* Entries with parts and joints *

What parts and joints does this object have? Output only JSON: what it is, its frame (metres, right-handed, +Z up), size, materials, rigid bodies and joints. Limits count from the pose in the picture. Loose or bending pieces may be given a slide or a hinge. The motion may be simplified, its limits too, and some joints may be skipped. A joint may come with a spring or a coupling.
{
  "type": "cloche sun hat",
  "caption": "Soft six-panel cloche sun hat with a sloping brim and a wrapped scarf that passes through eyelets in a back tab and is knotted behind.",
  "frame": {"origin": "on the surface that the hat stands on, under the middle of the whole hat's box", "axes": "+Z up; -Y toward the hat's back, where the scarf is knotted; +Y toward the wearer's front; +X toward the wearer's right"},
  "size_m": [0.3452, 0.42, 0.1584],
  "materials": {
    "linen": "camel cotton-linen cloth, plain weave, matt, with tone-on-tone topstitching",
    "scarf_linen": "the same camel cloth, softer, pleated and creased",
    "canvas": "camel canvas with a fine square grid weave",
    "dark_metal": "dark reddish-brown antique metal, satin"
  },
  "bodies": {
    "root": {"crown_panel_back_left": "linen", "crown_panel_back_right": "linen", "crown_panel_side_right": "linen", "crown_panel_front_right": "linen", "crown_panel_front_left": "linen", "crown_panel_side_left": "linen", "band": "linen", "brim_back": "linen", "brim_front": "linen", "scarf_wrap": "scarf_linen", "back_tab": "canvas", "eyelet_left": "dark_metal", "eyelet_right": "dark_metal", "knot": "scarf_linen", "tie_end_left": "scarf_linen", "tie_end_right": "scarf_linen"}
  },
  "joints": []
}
--
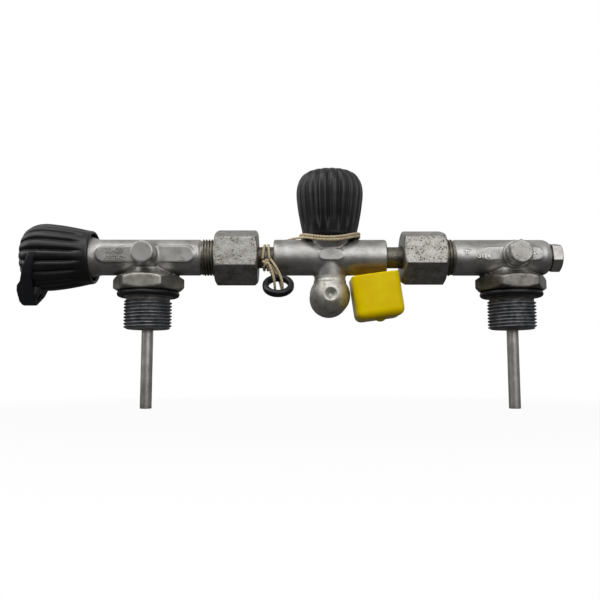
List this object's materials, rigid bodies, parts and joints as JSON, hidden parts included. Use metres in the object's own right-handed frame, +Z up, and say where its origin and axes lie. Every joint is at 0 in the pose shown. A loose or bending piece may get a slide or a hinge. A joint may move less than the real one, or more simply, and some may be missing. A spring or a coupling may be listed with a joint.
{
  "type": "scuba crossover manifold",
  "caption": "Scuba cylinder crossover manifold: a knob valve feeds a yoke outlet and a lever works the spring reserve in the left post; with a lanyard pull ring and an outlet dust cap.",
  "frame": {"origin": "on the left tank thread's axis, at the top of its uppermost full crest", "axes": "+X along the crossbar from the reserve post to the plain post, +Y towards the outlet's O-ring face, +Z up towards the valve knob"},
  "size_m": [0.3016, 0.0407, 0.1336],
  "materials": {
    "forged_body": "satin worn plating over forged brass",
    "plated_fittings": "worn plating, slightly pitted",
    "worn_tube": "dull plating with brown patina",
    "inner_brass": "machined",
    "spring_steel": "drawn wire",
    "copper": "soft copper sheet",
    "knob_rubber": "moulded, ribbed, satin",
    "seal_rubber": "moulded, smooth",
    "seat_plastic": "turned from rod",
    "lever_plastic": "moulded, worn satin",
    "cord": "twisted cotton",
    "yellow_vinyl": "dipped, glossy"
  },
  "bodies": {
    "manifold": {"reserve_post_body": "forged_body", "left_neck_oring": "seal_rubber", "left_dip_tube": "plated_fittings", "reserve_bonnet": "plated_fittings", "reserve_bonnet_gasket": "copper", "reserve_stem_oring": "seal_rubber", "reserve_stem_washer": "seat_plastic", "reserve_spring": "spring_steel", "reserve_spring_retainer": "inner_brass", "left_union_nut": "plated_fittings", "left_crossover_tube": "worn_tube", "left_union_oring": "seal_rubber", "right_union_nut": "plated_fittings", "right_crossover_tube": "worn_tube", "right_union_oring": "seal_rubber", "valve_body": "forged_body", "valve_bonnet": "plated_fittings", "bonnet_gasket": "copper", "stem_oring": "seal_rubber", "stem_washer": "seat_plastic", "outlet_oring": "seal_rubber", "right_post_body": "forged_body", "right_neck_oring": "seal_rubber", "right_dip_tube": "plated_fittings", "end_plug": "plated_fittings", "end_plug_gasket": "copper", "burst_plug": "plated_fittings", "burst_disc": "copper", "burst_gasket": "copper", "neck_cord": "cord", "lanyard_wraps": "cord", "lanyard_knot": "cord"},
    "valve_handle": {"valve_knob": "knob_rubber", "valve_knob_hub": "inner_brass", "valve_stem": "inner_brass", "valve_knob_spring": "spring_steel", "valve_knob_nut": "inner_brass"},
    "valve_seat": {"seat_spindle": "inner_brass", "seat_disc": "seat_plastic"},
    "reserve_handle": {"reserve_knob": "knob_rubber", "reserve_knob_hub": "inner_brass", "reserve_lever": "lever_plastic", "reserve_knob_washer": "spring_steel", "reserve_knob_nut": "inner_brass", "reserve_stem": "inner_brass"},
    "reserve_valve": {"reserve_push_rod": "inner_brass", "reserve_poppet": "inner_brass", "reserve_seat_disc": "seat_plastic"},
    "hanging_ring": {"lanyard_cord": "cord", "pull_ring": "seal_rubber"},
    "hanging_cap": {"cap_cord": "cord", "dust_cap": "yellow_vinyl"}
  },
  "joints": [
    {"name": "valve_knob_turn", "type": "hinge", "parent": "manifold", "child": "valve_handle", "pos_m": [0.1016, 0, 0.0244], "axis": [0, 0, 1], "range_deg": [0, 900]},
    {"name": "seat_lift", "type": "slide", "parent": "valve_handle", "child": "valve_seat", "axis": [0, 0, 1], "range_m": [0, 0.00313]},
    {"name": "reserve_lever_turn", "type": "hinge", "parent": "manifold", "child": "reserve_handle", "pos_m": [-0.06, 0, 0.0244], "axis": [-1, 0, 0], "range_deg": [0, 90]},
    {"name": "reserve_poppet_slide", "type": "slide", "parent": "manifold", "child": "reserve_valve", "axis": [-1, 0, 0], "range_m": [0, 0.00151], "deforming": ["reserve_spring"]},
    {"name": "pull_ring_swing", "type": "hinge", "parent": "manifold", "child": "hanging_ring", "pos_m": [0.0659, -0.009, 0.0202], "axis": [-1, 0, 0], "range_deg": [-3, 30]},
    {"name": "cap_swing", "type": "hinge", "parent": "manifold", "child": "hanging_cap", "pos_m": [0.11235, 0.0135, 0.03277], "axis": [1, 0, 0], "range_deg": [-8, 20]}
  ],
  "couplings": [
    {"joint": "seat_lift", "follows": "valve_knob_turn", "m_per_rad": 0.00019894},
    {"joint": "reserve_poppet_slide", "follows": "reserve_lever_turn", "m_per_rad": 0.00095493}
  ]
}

* THE PROBLEM *
Extract every line above that contains the word "handed".

* SOLUTION TO THIS EXERCISE *
What parts and joints does this object have? Output only JSON: what it is, its frame (metres, right-handed, +Z up), size, materials, rigid bodies and joints. Limits count from the pose in the picture. Loose or bending pieces may be given a slide or a hinge. The motion may be simplified, its limits too, and some joints may be skipped. A joint may come with a spring or a coupling.
List this object's materials, rigid bodies, parts and joints as JSON, hidden parts included. Use metres in the object's own right-handed frame, +Z up, and say where its origin and axes lie. Every joint is at 0 in the pose shown. A loose or bending piece may get a slide or a hinge. A joint may move less than the real one, or more simply, and some may be missing. A spring or a coupling may be listed with a joint.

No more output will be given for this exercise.